Une filature : quand et comment?
Le droit à la vie privée étant un droit fondamental protégé tant par la Charte des droits et libertés de la personne que le Code civil du Québec, un salarié peut s’attendre à ce que son employeur respecte ce droit de façon encore plus importante à l’extérieur du milieu de travail. En conséquence, la filature d’un salarié est susceptible de porter atteinte à ce droit, même si les images sont prises dans des lieux publics. Cependant, selon la jurisprudence actuelle, certaines situations justifient le recours à la filature par l’employeur, et ce, dans la mesure où certains paramètres sont respectés : la filature doit être justifiée par un motif valable et elle doit être conduite par des moyens raisonnables 1.
Motif valable - Avant même de décider de soumettre un salarié à une filature, l’employeur doit avoir des motifs rationnels et sérieux de douter de son honnêteté. Un motif est rationnel lorsque l’employeur peut établir un lien entre la filature et les exigences du bon fonctionnement de son entreprise. Or, tout employeur a un intérêt légitime à s’assurer qu’un salarié respecte ses obligations, particulièrement lorsqu’il réclame des prestations d’assurance-salaire ou des indemnités de remplacement du revenu à la CNESST.
Moyens raisonnables - La filature doit être menée de la façon la moins intrusive possible, c’est-à-dire qu’elle doit être aussi limitée que possible et s’effectuer de la façon la moins importune possible. Par exemple, filmer un salarié à l’intérieur de sa résidence ou dans sa cour, alors qu’il n’est pas visible de la rue, pourrait être considéré comme une surveillance abusive.

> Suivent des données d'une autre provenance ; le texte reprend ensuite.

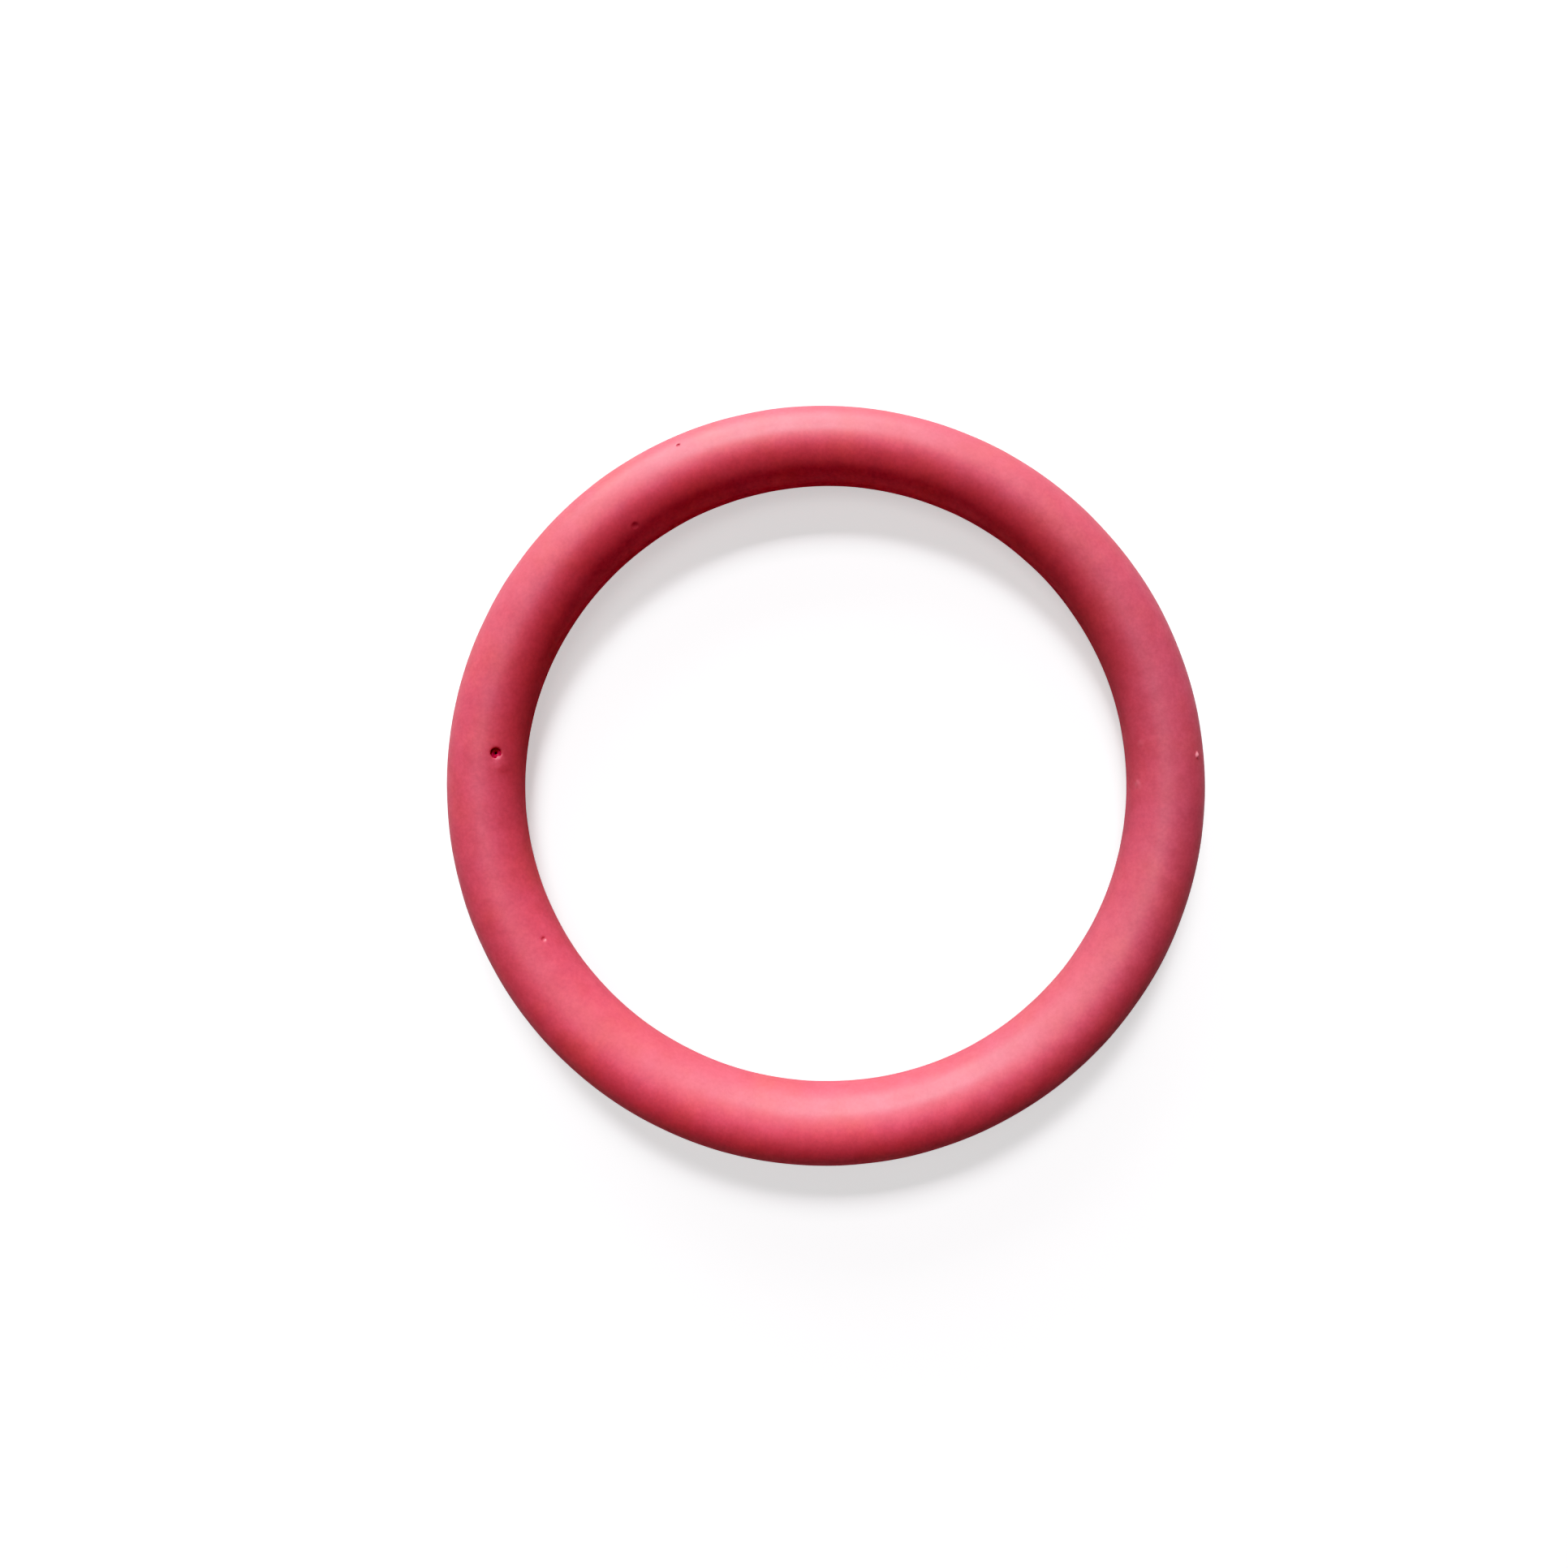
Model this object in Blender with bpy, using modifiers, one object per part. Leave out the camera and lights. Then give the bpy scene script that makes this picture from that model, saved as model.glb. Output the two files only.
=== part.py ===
"""Soft round-section juggling ring: one hollow moulded skin, and the valve bung held inside it.

Units are metres and +Z is up. The ring lies flat on z = 0, and its axis is the Z axis.
"""

import math

import bmesh
import bpy
from mathutils import Matrix, Vector

# Driving dimensions of the ring
RING_OUTER_DIAMETER = 0.240
SECTION_DIAMETER = 0.0248
WALL_THICKNESS = 0.0020

# Where the needle hole comes out: round the ring from +X, and down the inner side from the crown
VALVE_AZIMUTH = math.radians(174.4)
VALVE_TILT = math.radians(28.6)

# Needle hole and the socket behind it
MOUTH_DIAMETER = 0.0044
THROAT_DIAMETER = 0.0032
SOCKET_DIAMETER = 0.0060
SOCKET_COLLAR_DIAMETER = 0.0094
SOCKET_CEILING_THICKNESS = 0.0016
SOCKET_LENGTH = 0.0060

# Valve bung
BUNG_GAP = 0.0003
BUNG_FLANGE_DIAMETER = 0.0082
BUNG_FLANGE_THICKNESS = 0.0012
BUNG_EDGE_CHAMFER = 0.0004
NEEDLE_SEAT_DIAMETER = 0.0018
NEEDLE_SEAT_DEPTH = 0.0005
NEEDLE_CHANNEL_DIAMETER = 0.0008
NEEDLE_CHANNEL_DEPTH = 0.0040

# Facets. The outer section has 4n + 2 sides, so its lowest side lies flat on z = 0.
RING_SEGMENTS = 96
SKIN_SIDES = 26
CAVITY_SIDES = 16
TURNED_SEGMENTS = 24

MERGE_DISTANCE = 0.00001
SMOOTH_ANGLE = math.radians(35)

# Values that follow from the driving dimensions
SECTION_RADIUS = SECTION_DIAMETER / 2
SKIN_CORNER_RADIUS = SECTION_RADIUS / math.cos(math.pi / SKIN_SIDES)
CENTRELINE_RADIUS = RING_OUTER_DIAMETER / 2 - SKIN_CORNER_RADIUS
CAVITY_RADIUS = SECTION_RADIUS - WALL_THICKNESS
CAVITY_CORNER_RADIUS = CAVITY_RADIUS * 2 / (1 + math.cos(math.pi / CAVITY_SIDES))
SOCKET_TOP = SECTION_RADIUS - SOCKET_CEILING_THICKNESS
SOCKET_END = SOCKET_TOP - SOCKET_LENGTH

SKIN_COLOUR = (0.62, 0.075, 0.115, 1.0)
BUNG_COLOUR = (0.30, 0.012, 0.030, 1.0)


def clear_scene():
    """Remove every object, so that the model starts from nothing."""
    for old in list(bpy.data.objects):
        bpy.data.objects.remove(old, do_unlink=True)


def new_collection(name):
    """A collection linked to the scene."""
    collection = bpy.data.collections.new(name)
    bpy.context.scene.collection.children.link(collection)
    return collection


def move_to(obj, collection):
    """Keep an object in one collection only."""
    for old in list(obj.users_collection):
        old.objects.unlink(obj)
    collection.objects.link(obj)


def soft_material(name, colour, roughness):
    """Non-metallic Principled material for a soft moulded piece."""
    material = bpy.data.materials.new(name)
    material.use_nodes = True
    shader = material.node_tree.nodes["Principled BSDF"]
    shader.inputs["Base Color"].default_value = colour
    shader.inputs["Roughness"].default_value = roughness
    shader.inputs["Metallic"].default_value = 0.0
    material.diffuse_color = colour
    return material


def valve_frame():
    """Frame on the section's centre whose +Z comes out through the middle of the needle hole."""
    outward = Vector((math.cos(VALVE_AZIMUTH), math.sin(VALVE_AZIMUTH), 0.0))
    centre = outward * CENTRELINE_RADIUS + Vector((0.0, 0.0, SECTION_RADIUS))
    turn = Matrix.Rotation(VALVE_AZIMUTH, 4, "Z") @ Matrix.Rotation(-VALVE_TILT, 4, "Y")
    return Matrix.Translation(centre) @ turn


def torus(name, section_corner_radius, sides, collection):
    """Ring of round section, lying at the height of the section's centre."""
    bpy.ops.mesh.primitive_torus_add(
        major_segments=RING_SEGMENTS,
        minor_segments=sides,
        major_radius=CENTRELINE_RADIUS,
        minor_radius=section_corner_radius,
        location=(0.0, 0.0, SECTION_RADIUS),
    )
    obj = bpy.context.object
    obj.name = name
    move_to(obj, collection)
    return obj


def turned(name, profile, frame, collection):
    """Solid of revolution about the frame's Z axis. The profile is (radius, height), top to bottom."""
    mesh = bpy.data.meshes.new(name)
    bm = bmesh.new()
    verts = [bm.verts.new((radius, 0.0, height)) for radius, height in profile]
    for upper, lower in zip(verts, verts[1:]):
        bm.edges.new((upper, lower))
    bm.to_mesh(mesh)
    bm.free()
    obj = bpy.data.objects.new(name, mesh)
    collection.objects.link(obj)
    obj.matrix_world = frame
    screw = obj.modifiers.new("turn", "SCREW")
    screw.axis = "Z"
    screw.steps = TURNED_SEGMENTS
    screw.render_steps = TURNED_SEGMENTS
    screw.use_merge_vertices = True
    screw.merge_threshold = MERGE_DISTANCE
    return obj


def hide_as_cutter(obj):
    """Show a cutter as a wire, and keep it out of the finished model."""
    obj.hide_render = True
    obj.display_type = "WIRE"


def cut(obj, cutter):
    """Take the cutter's volume away from the object."""
    boolean = obj.modifiers.new("cut_" + cutter.name, "BOOLEAN")
    boolean.operation = "DIFFERENCE"
    boolean.solver = "EXACT"
    boolean.object = cutter


def shade(obj, material):
    """Give the piece its material and smooth round faces."""
    obj.data.materials.append(material)
    obj.data.shade_smooth()


def socket_collar_profile():
    """Plug-shaped volume that the cavity leaves standing round the valve socket."""
    radius = SOCKET_COLLAR_DIAMETER / 2
    return [(0.0, SECTION_RADIUS), (radius, SECTION_RADIUS), (radius, SOCKET_END), (0.0, SOCKET_END)]


def valve_bore_profile():
    """Funnel mouth, throat and socket, cut through the skin and its collar in one go."""
    mouth, throat = MOUTH_DIAMETER / 2, THROAT_DIAMETER / 2
    socket = SOCKET_DIAMETER / 2
    above_skin = mouth - throat
    below_collar = SOCKET_END - BUNG_GAP
    return [
        (0.0, SECTION_RADIUS + above_skin),
        (mouth + above_skin, SECTION_RADIUS + above_skin),
        (throat, SECTION_RADIUS - above_skin),
        (throat, SOCKET_TOP),
        (socket, SOCKET_TOP),
        (socket, below_collar),
        (0.0, below_collar),
    ]


def bung_profile():
    """Round bung with a needle seat and a blind needle channel down its middle."""
    top = SOCKET_TOP - BUNG_GAP
    body = SOCKET_DIAMETER / 2 - BUNG_GAP
    flange_top = SOCKET_END - BUNG_GAP
    flange_bottom = flange_top - BUNG_FLANGE_THICKNESS
    flange = BUNG_FLANGE_DIAMETER / 2
    seat, channel = NEEDLE_SEAT_DIAMETER / 2, NEEDLE_CHANNEL_DIAMETER / 2
    return [
        (0.0, top - NEEDLE_CHANNEL_DEPTH),
        (channel, top - NEEDLE_CHANNEL_DEPTH),
        (channel, top - NEEDLE_SEAT_DEPTH),
        (seat, top),
        (body - BUNG_EDGE_CHAMFER, top),
        (body, top - BUNG_EDGE_CHAMFER),
        (body, flange_top),
        (flange, flange_top),
        (flange, flange_bottom + BUNG_EDGE_CHAMFER),
        (flange - BUNG_EDGE_CHAMFER, flange_bottom),
        (0.0, flange_bottom),
    ]


def build_ring_skin(parts, cutters):
    """Hollow ring with the valve socket moulded on the inside of its wall."""
    collar = turned("socket_collar", socket_collar_profile(), valve_frame(), cutters)
    cavity = torus("cavity", CAVITY_CORNER_RADIUS, CAVITY_SIDES, cutters)
    valve_bore = turned("valve_bore", valve_bore_profile(), valve_frame(), cutters)
    cut(cavity, collar)
    for cutter in (collar, cavity, valve_bore):
        hide_as_cutter(cutter)

    skin = torus("ring_skin", SKIN_CORNER_RADIUS, SKIN_SIDES, parts)
    shade(skin, soft_material("ring_skin_soft_vinyl", SKIN_COLOUR, 0.42))
    skin.data.set_sharp_from_angle(angle=SMOOTH_ANGLE)
    cut(skin, cavity)
    cut(skin, valve_bore)
    return skin


def build_valve_bung(parts):
    """Self-sealing bung that fills the socket and hooks behind its collar."""
    bung = turned("valve_bung", bung_profile(), valve_frame(), parts)
    shade(bung, soft_material("valve_bung_rubber", BUNG_COLOUR, 0.6))
    return bung


def main():
    """Build the two pieces, and parent the bung to the skin that holds it."""
    clear_scene()
    parts = new_collection("juggling_ring")
    cutters = new_collection("cutters")
    skin = build_ring_skin(parts, cutters)
    bung = build_valve_bung(parts)
    bpy.context.view_layer.update()
    bung.parent = skin
    bung.matrix_parent_inverse = skin.matrix_world.inverted()


main()
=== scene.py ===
"""Looks of the soft round-section juggling ring: detailed skin, materials, stage, lights and camera.

Lengths are in metres. The ring lies flat on z = 0 and its axis is the Z axis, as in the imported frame.
"""

import math

import bmesh
import bpy
from mathutils import Matrix, Vector, noise


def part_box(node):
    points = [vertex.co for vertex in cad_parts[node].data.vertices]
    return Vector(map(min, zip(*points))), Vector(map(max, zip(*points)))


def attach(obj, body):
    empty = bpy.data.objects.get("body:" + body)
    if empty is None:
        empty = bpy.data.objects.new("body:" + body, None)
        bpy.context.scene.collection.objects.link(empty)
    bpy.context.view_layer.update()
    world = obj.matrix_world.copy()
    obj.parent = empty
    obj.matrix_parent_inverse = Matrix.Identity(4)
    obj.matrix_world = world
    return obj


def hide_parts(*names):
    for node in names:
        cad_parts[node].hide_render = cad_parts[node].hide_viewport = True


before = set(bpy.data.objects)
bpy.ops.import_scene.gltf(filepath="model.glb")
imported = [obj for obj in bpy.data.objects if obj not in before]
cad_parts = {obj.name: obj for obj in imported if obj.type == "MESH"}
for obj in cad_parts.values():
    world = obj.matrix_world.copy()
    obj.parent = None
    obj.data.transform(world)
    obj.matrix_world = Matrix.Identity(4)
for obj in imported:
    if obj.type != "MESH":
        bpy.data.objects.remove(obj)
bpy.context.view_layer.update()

MM = 0.001

# The ring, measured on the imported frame
SKIN_LOW, SKIN_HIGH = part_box("ring_skin")
OUTER_RADIUS = (SKIN_HIGH.x - SKIN_LOW.x) / 2
SECTION_RADIUS = (SKIN_HIGH.z - SKIN_LOW.z) / 2
CENTRELINE_RADIUS = OUTER_RADIUS - SECTION_RADIUS
WALL_THICKNESS = 2.0 * MM
CAVITY_RADIUS = SECTION_RADIUS - WALL_THICKNESS

# The needle hole: round the ring from +X, and down the inner side from the crown
VALVE_AZIMUTH = math.radians(174.4)
VALVE_TILT = math.radians(28.6)
THROAT_RADIUS = 1.6 * MM
SOCKET_RADIUS = 3.0 * MM
SOCKET_COLLAR_RADIUS = 4.7 * MM
SOCKET_TOP = SECTION_RADIUS - 1.6 * MM
SOCKET_END = SOCKET_TOP - 6.0 * MM

# How uneven the soft moulding is: (turns round the ring, cosine share, sine share)
SECTION_UNEVENNESS = [
    (0, -0.0060, 0.0000),
    (1, -0.0104, -0.0216),
    (2, -0.0229, -0.0065),
    (3, 0.0106, 0.0040),
]
CENTRELINE_UNEVENNESS = [
    (0, 0.0018, 0.0000),
    (1, 0.0013, 0.0026),
    (2, 0.0023, 0.0000),
    (3, -0.0005, -0.0010),
]

# Slow waves of the wall, with smaller ripples on them
WAVE_HEIGHT = 0.08 * MM
WAVE_LENGTH = 16 * MM
RIPPLE_HEIGHT_SHARE = 0.3
RIPPLE_LENGTH_SHARE = 0.4
RIPPLE_SHIFT = Vector((7.0, 3.0, 1.0))

# How far the soft ring settles onto the floor
SETTLING = 0.09 * MM

# Parting line of the mould, round the outer and the inner equator
SEAM_HEIGHT = 0.14 * MM
SEAM_HALF_WIDTH = 0.28 * MM
SEAM_MEAN_STRENGTH = 0.65
SEAM_COARSE_STRENGTH = 0.55
SEAM_FINE_STRENGTH = 0.25
SEAM_COARSE_SCALE = 9.0
SEAM_FINENESS = 6.0

# Grids of the outer surface and of the cavity
SKIN_COLUMNS = 720
SKIN_ROWS = 96
SEAM_ROW_OFFSETS = [0.10 * MM, 0.22 * MM, 0.36 * MM]
CAVITY_COLUMNS = 288
CAVITY_ROWS = 40
HOLE_HALF_CELLS = 6
MARK_HALF_CELLS = 4
LIFT_STEPS = 14
SHARP_ANGLE = math.radians(50)

# Laps of a mark: from its block's border to its rim, then from the rim to its middle
MARK_APRON_SHARES = (0.4, 0.75, 1.0)
MARK_LAP_SHARES = (0.93, 0.86, 0.78, 0.70, 0.62, 0.54, 0.45, 0.35, 0.24, 0.12)
MARK_ROUNDING = 1.5

# Laps of the needle hole: from its block's border to the mouth, and from the collar out over the cavity
MOUTH_APRON_SHARES = (0.5, 1.0)
CAVITY_APRON_SHARES = (0.0, 0.35, 0.7)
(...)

Une filature justifiée par un motif valable et conduite par des moyens raisonnables sera admise en preuve par un tribunal. Dans certaines circonstances, une filature ne respectant pas ses deux paramètres pourra quand même être admise en preuve. À cet égard, nous vous référons à deux décisions rendues récemment.
Dans ArcelorMittal Infrastructure Canada et Syndicat des métallos, section locale 6869 2, un mécanicien contestait son congédiement pour avoir accompli des activités incompatibles avec les douleurs alléguées. L’employeur avait requis une filature une semaine après le début de l’invalidité du salarié pour une entorse lombaire. Ce dernier avait été filmé en train de manipuler des sacs et un bidon d’essence, de marcher et de pêcher sans difficulté. L’arbitre a admis en preuve la filature, et ce, même si l’employeur n’avait aucun motif raisonnable de la demander. En effet, selon l’arbitre, une photo Facebook du fils du salarié dans un bateau alors que ce dernier n’y apparaît pas, certaines rumeurs, la difficulté à remplacer le salarié et un absentéisme justifié ne constituaient pas des motifs rationnels pour demander une filature. Malgré cette conclusion, l’arbitre a quand même admis cette preuve, considérant que l’exclusion de celle-ci aurait déconsidéré l’administration de la justice, puisqu’elle aurait pu permettre à un salarié de frauder impunément son employeur. Soulignons que la filature du salarié avait toutefois été conduite par des moyens raisonnables, puisqu’elle n’avait duré que trois jours, et qu’elle avait eu lieu dans des lieux publics.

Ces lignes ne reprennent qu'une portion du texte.